A Lava Jato mais uma vez recorre a acusações sem materialidade contra seus adversários, no momento em que a ilegalidade de seus métodos em relação a Lula foi reconhecida recentemente em pelo menos 3 julgamentos realizados pelo Supremo Tribunal Federal. No caso do uso da delação de Palocci em processos contra Lula às vésperas das eleições presidenciais de 2018, o Supremo Tribunal Federal, por maioria de votos, também identificou possível motivação política do ato, além da própria ilegalidade. Para além disso, o mesmo tema tratado na nova denúncia já é objeto de outra ação penal aberta pela mesma Lava Jato de Curitiba contra Lula, que foi recentemente sobrestada por decisão proferida pelo Supremo Tribunal Federal, acolhendo pedido da defesa do ex-presidente.
O excesso de acusações frívolas (overcharging) e a repetição de acusações são táticas de lawfare, com o objetivo de reter o inimigo em uma rede de imputações, objetivando retirar o seu tempo e macular sua reputação.
A denúncia acusa Lula e outras pessoas pela prática de lavagem de dinheiro, partindo da premissa de que o ex-presidente integraria uma organização criminosa. No entanto, Lula já foi absolvido de tal acusação pela 12ª. Vara Federal de Brasília, por meio de decisão que se tornou definitiva (transitada em julgado) e que apontou fins políticos na formulação da imputação.
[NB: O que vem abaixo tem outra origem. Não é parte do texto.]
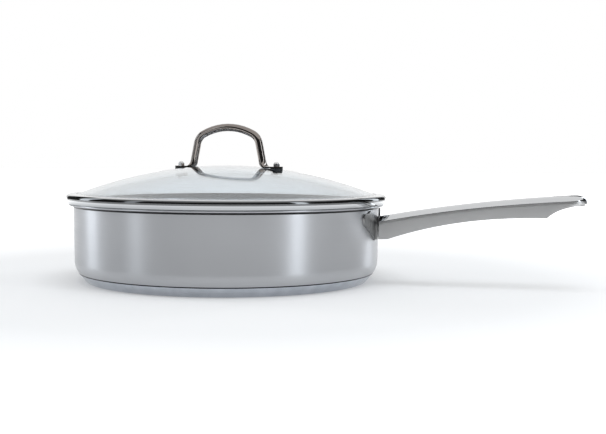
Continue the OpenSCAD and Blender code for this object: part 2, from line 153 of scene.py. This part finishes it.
def steel(name, dark, light, rough, grain, depth, cloud=(9, 9, 9), painted_shade_and_reflection=(), shade=0.06,
          brushed=0):
    """Steel whose grain runs along the axis on which the noise is stretched least."""
    m = Nodes(name)
    m.shader.inputs["Metallic"].default_value = 1
    lines = m.noise(grain)
    m.tint(m.noise(cloud, detail=2.0), dark, light)
    m.spread(lines, *rough, "Roughness")
    m.bump(lines, GRAIN_BUMP, depth)
    # Painted shade and painted dark reflections between the given heights
    if painted_shade_and_reflection:
        m.painted_shade_and_reflection(painted_shade_and_reflection, shade)
    if brushed:
        m.brushed(brushed)
    return m.material


def rubber(name):
    m = Nodes(name)
    m.shader.inputs["Specular IOR Level"].default_value = 0.4
    pores = m.noise((1800, 1800, 1800), detail=4.0)
    m.tint(m.noise((160, 160, 160)), (0.012, 0.014, 0.016), (0.03, 0.034, 0.038))
    m.spread(pores, 0.45, 0.65, "Roughness")
    m.bump(pores, strength=0.3, depth=0.00008)
    return m.material


def clear_glass(name):
    m = Nodes(name)
    m.shader.inputs["Transmission Weight"].default_value = 1
    m.shader.inputs["IOR"].default_value = 1.5
    waves = m.noise((14, 14, 14), detail=1.0)
    m.tint(waves, (0.86, 0.91, 0.945), (0.88, 0.925, 0.955))
    m.spread(m.noise((55, 55, 55)), 0.0, 0.015, "Roughness")
    m.bump(waves, strength=0.05, depth=0.0002)
    return m.material


# The wall gets painted shade in the seam over the base and under the pouring rim
WALL = steel(
    "wall_steel", (0.47, 0.478, 0.495), (0.53, 0.538, 0.555), rough=(0.32, 0.4),
    grain=(6, 6, 1900), depth=0.000008, painted_shade_and_reflection=(SEAM_SHADE, RIM_SHADE), brushed=0.8)
CAP = steel(
    "cap_steel", (0.5, 0.53, 0.58), (0.6, 0.63, 0.68), rough=(0.14, 0.24),
    grain=(120, 120, 5), depth=0.00004, cloud=(75, 75, 4))
# The band gets a painted dark reflection along its side
BAND = steel(
    "band_steel", (0.5, 0.51, 0.52), (0.58, 0.59, 0.6), rough=(0.06, 0.12),
    grain=(5, 5, 1500), depth=0.000004, painted_shade_and_reflection=(BAND_DARK_REFLECTION,), shade=0.22)
GRIP = steel(
    "grip_steel", (0.56, 0.56, 0.56), (0.63, 0.63, 0.63), rough=(0.38, 0.48),
    grain=(25, 1700, 1700), depth=0.000008)
CROWN = steel(
    "crown_steel", (0.55, 0.56, 0.57), (0.62, 0.63, 0.64), rough=(0.07, 0.13),
    grain=(25, 1700, 1700), depth=0.000003)
# The bracket's dark colour is a painted dark reflection on steel
BRACKET = steel(
    "bracket_steel", (0.26, 0.26, 0.26), (0.33, 0.33, 0.33), rough=(0.25, 0.38),
    grain=(500, 500, 40), depth=0.00003)
# The tube's dark brownish colour is a painted dark reflection on steel, with painted shade at the
# feet of the lid's handle
TUBE = steel(
    "tube_steel", (0.22, 0.195, 0.18), (0.3, 0.27, 0.25), rough=(0.04, 0.09),
    grain=(300, 300, 300), depth=0.000003, painted_shade_and_reflection=(FEET_SHADE,))
BRIGHT = steel(
    "bright_steel", (0.62, 0.62, 0.62), (0.72, 0.72, 0.72), rough=(0.1, 0.2),
    grain=(700, 700, 700), depth=0.00001)
CORE = steel(
    "core_metal", (0.6, 0.6, 0.62), (0.7, 0.7, 0.72), rough=(0.35, 0.5),
    grain=(400, 400, 400), depth=0.00003)
RUBBER = rubber("dark_silicone")
GLASS = clear_glass("lid_glass")


def finish_mesh(name, bm, material, body, nodes, sharp=32):
    """Makes an object of a bmesh, smooth except at edges sharper than an angle in degrees."""
    bmesh.ops.recalc_face_normals(bm, faces=bm.faces)
    for face in bm.faces:
        face.smooth = True
    for edge in bm.edges:
        closed = len(edge.link_faces) == 2
        edge.smooth = closed and edge.calc_face_angle(0) < math.radians(sharp)
    mesh = bpy.data.meshes.new(name)
    bm.to_mesh(mesh)
    bm.free()
    mesh.materials.append(material)
    piece = place(name, mesh)
    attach(piece, body)
    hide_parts(*nodes)
    return piece


# Flats that a turned shape has round its axis, and the radius under which a point is on it
LATHE_STEPS, ON_AXIS = 288, 1e-6


def lathe(profile):
    """Turns a closed profile of (radius, height) points in millimetres about the Z axis."""
    bm = bmesh.new()
    axis = {i: bm.verts.new((0, 0, z * MM)) for i, (r, z) in enumerate(profile) if r < ON_AXIS}
    rings = []
    for k in range(LATHE_STEPS):
        a = math.tau * k / LATHE_STEPS
        rings.append([
            axis.get(i) or bm.verts.new((r * math.cos(a) * MM, r * math.sin(a) * MM, z * MM))
            for i, (r, z) in enumerate(profile)])
    for here, there in zip(rings, rings[1:] + rings[:1]):
        for i in range(len(profile)):
            j = (i + 1) % len(profile)
            corners = []
            for v in (here[i], here[j], there[j], there[i]):
                if v not in corners:
                    corners.append(v)
            if len(corners) > 2:
                bm.faces.new(corners)
    return bm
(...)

Nos contratos da Petrobras referidos na denúncia não há qualquer ato praticado por Lula (ato de ofício), assim como não há qualquer conduta imputada ao ex-presidente que tenha sido definida no tempo e no espaço, mesmo após 5 anos de investigação.
Essa nova investida da Lava Jato contra Lula reforça a necessidade de ser reconhecida a suspeição dos procuradores de Curitiba em relação ao ex-presidente, que está pendente de análise no Supremo Tribunal Federal, assim como a necessidade de ser retomado o julgamento da suspeição do ex-juiz Sergio Moro — a fim de que os processos abertos pela Lava Jato de Curitiba em relação a Lula sejam anulados.